* [Given records]:
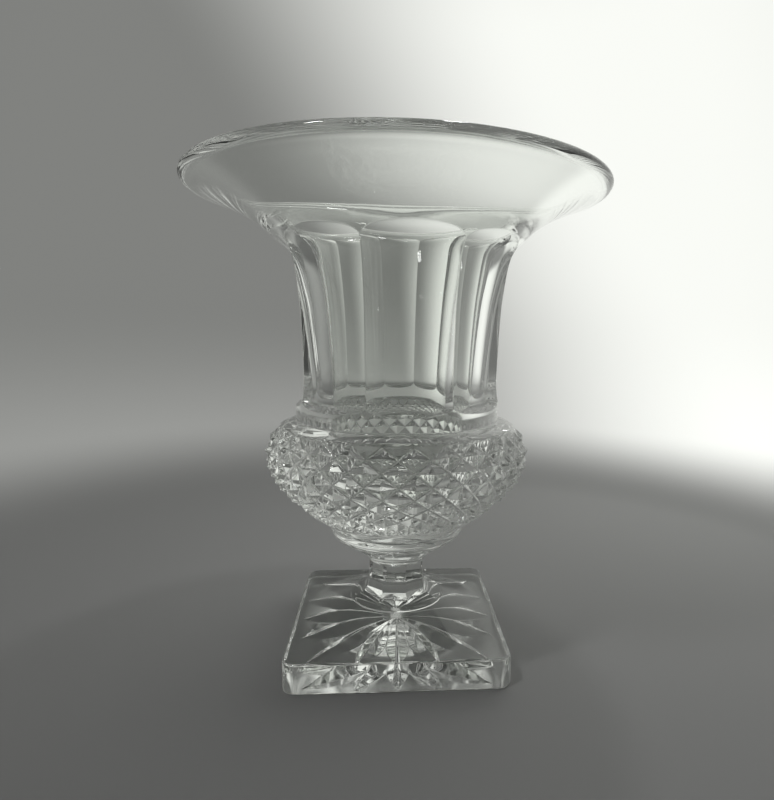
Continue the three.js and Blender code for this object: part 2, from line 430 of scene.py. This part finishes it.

==

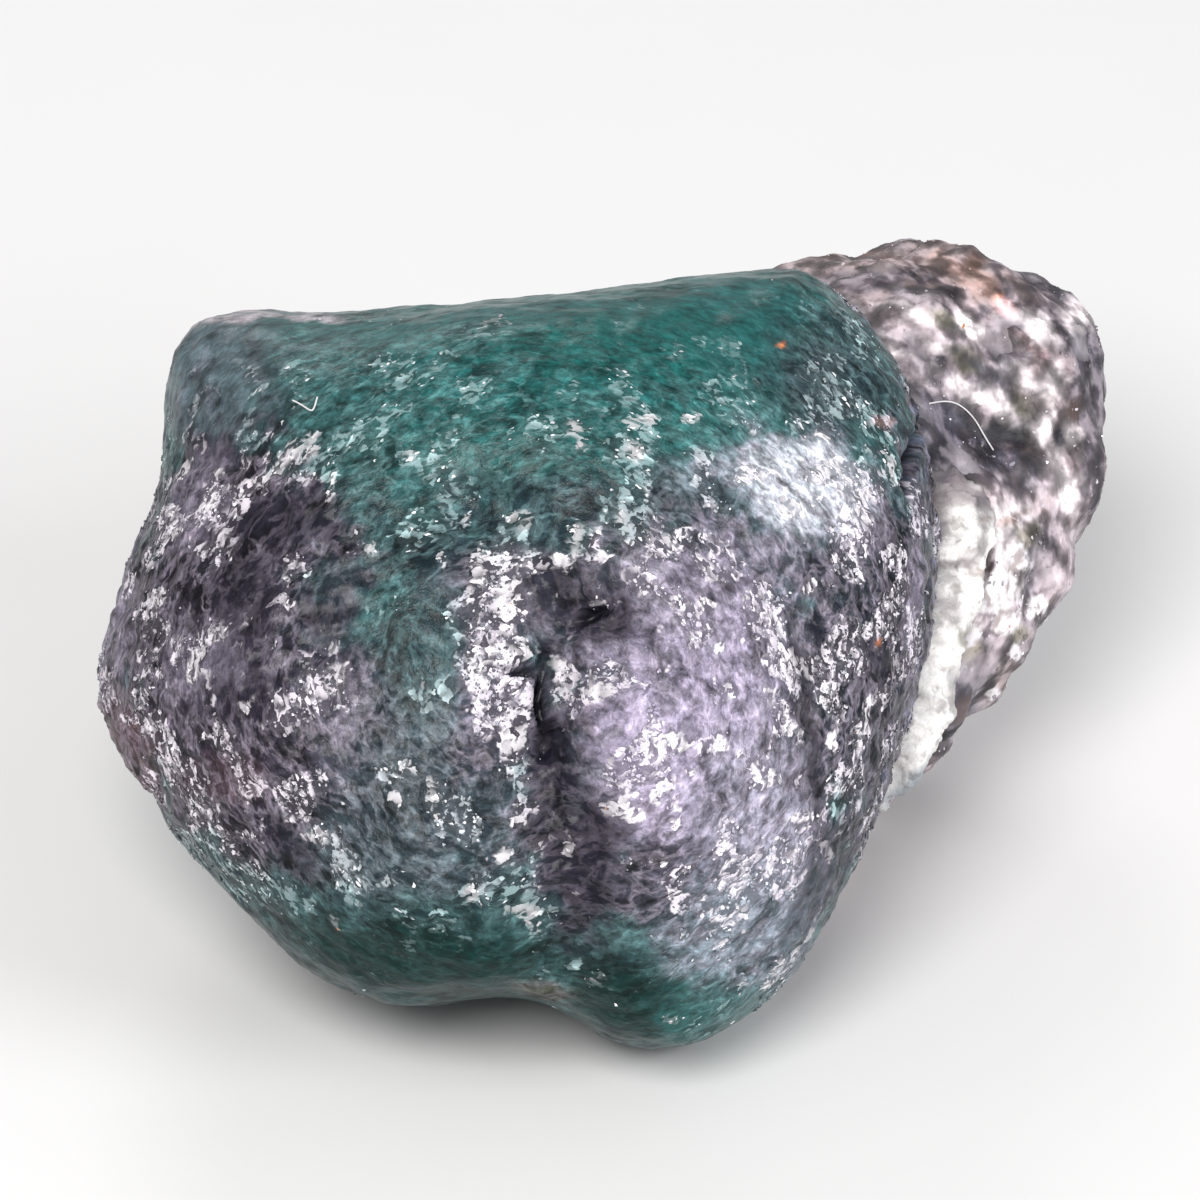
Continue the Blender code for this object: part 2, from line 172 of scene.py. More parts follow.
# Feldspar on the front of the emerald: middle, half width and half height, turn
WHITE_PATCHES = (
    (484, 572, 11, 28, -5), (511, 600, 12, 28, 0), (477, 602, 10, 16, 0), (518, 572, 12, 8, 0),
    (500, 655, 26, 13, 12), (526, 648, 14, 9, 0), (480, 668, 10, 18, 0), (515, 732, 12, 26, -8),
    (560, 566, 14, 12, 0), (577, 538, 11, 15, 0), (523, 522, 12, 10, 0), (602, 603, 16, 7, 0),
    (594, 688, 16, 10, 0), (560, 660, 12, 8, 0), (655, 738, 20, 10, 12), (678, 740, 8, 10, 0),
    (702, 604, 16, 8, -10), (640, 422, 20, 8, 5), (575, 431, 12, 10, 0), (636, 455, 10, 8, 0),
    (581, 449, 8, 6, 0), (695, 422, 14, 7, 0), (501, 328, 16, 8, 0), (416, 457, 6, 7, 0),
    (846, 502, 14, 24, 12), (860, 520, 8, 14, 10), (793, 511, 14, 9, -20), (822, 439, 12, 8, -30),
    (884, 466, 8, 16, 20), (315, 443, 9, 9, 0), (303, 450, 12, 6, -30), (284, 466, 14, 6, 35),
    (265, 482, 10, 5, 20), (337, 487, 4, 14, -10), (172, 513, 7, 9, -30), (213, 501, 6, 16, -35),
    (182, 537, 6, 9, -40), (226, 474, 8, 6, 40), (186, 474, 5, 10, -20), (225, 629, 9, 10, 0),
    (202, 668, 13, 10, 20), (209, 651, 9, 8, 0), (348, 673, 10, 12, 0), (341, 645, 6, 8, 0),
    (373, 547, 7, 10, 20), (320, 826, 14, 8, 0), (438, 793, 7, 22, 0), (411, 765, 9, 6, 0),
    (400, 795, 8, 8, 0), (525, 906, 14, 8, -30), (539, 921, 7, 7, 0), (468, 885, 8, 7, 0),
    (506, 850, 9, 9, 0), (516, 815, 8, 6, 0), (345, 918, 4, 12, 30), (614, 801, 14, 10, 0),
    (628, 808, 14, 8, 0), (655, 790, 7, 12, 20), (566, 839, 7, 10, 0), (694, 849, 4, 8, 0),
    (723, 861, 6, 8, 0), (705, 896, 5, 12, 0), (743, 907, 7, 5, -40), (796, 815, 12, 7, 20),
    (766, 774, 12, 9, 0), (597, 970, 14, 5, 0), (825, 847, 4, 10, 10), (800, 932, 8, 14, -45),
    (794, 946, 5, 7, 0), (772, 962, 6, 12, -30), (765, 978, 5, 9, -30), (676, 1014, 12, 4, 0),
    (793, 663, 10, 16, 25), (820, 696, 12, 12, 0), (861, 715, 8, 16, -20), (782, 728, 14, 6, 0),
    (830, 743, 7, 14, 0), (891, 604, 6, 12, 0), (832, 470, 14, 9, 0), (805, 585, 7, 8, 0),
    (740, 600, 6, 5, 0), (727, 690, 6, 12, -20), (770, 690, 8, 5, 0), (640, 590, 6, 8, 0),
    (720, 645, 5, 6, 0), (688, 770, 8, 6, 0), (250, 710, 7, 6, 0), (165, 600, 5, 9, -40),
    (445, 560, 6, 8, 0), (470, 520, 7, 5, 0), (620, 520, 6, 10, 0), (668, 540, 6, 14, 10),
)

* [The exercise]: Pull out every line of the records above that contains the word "Continue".

* [Task result]:
Continue the three.js and Blender code for this object: part 2, from line 430 of scene.py. This part finishes it.
Continue the Blender code for this object: part 2, from line 172 of scene.py. More parts follow.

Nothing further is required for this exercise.